Meaning of $\Bbb Q[√2]$

Question

I know that $\Bbb Q[x]$ is the set of all polynomials in $x$ with rational coefficients. And that $\Bbb Q[√2]$ is the smallest field containing $\Bbb Q$ and $√2$. But the other day our professor denoted by $\Bbb Q[π]$ the set of all polynomials in $π$ with rational coefficients. So what does $\Bbb Q[√2]$ mean? I see that either definition for $\Bbb Q[√2]$ leads to the same set {$a+b√2:a,b\in \Bbb Q$}. But the same cannot be said for $\Bbb Q[π]$. Could someone explain it to me?

Answer 1

You have been somewhat lied to. $\Bbb Q[\sqrt 2]$ is not, a priori, the smallest field containing $\Bbb Q$ and $\sqrt 2$. Its definition is the ring of polynomials in the variable $\sqrt 2$ (which has the property that $\sqrt 2^2 = 2$) with rational coefficients. It happens to be a field, but that's coincidental. The field is denoted as $\Bbb Q(\sqrt 2)$.

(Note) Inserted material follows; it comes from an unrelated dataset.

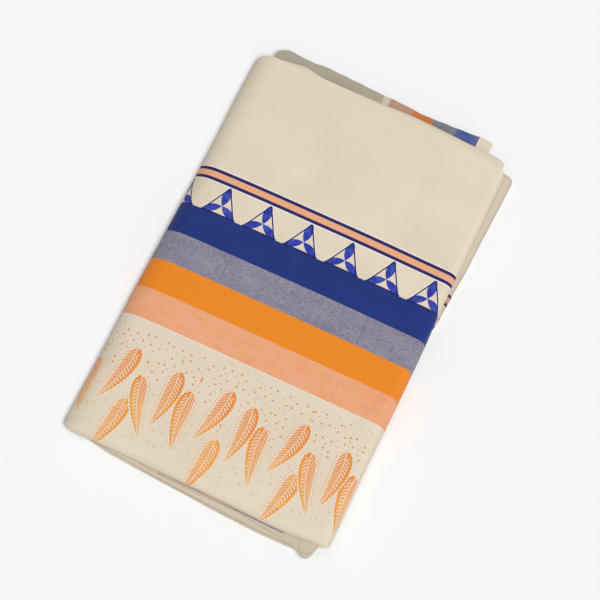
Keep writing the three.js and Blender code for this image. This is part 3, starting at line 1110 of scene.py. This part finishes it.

So $\Bbb Q[x]$ and $\Bbb Q[\pi]$ are rings of polynomials, while $\Bbb Q(x)$ and $\Bbb Q(\pi)$ are their respective fields of fractions, i.e. the fields of rational functions with rational coefficients.

Answer 2

Usually, $K(\alpha)$ denotes the FIELD generated by $K$ and $\alpha$, and $K[\alpha]$ denotes the RING generated by $K$ and $\alpha$.

If $K\leq L$ is a field extension and $\alpha\in L$ is algebraic over $K$, then $K[\alpha]= K(\alpha)$. However, if $\alpha$ is transcendental. then $K[\alpha]\neq K(\alpha)$. The former is obtained by substituting $\alpha$ into every polynomial over $K$, the latter is obtained by substituting $\alpha$ into every rational function over $K$.

Answer 3

The difference between the two is due to the fact that $\sqrt{2}$ is an algebraic number and $\pi$ is a trascendental number.

Indeed $\mathbb{Q}[\sqrt{2}]$ is also the ring of polynomials in $\sqrt{2}$ with rational coefficients, but of course degrees $2$ and higher "collapse" because for example $\sqrt{2}^3=2\sqrt{2}$ which is so to say of degree $1$. For $\pi$ this is never the case.

Answer 4

Let $\alpha$ be a real number.

$\mathbb{Q}[\alpha]$ is the polynomial ring genereated by $\alpha$. In other words, $\mathbb{Q}[\alpha]=\{f(\alpha):f\in\mathbb{Q}[X]\}$

On the other hand,

$\mathbb{Q}(\alpha)$ is the field genereated by $\alpha$. In other words, $\mathbb{Q}(\alpha)=\{f(\alpha):f\in\mathbb{Q}(X)\}$

(The difference is that $\mathbb{Q}[X]$ is the polynomial ring and $\mathbb{Q}(X)$ is the field of rational functions so you can think of it as $\mathbb{Q}(X)=Frac\mathbb{Q}[X]$

The point is that if $\alpha$ is algebraic $\mathbb{Q}[\alpha]=\mathbb{Q}(\alpha)$. So in your case since, $\sqrt{2}$ is algebraic, it is equivalent to think of it as the ring genereated by $\sqrt{2}$ or the field genereated by $\sqrt{2}$.

However, if $\alpha$ is not algebraic (i.e. $\pi$ is not a solution to a polynomial with rational coefficients), then $\mathbb{Q}[\alpha]\subsetneq\mathbb{Q}(\alpha)$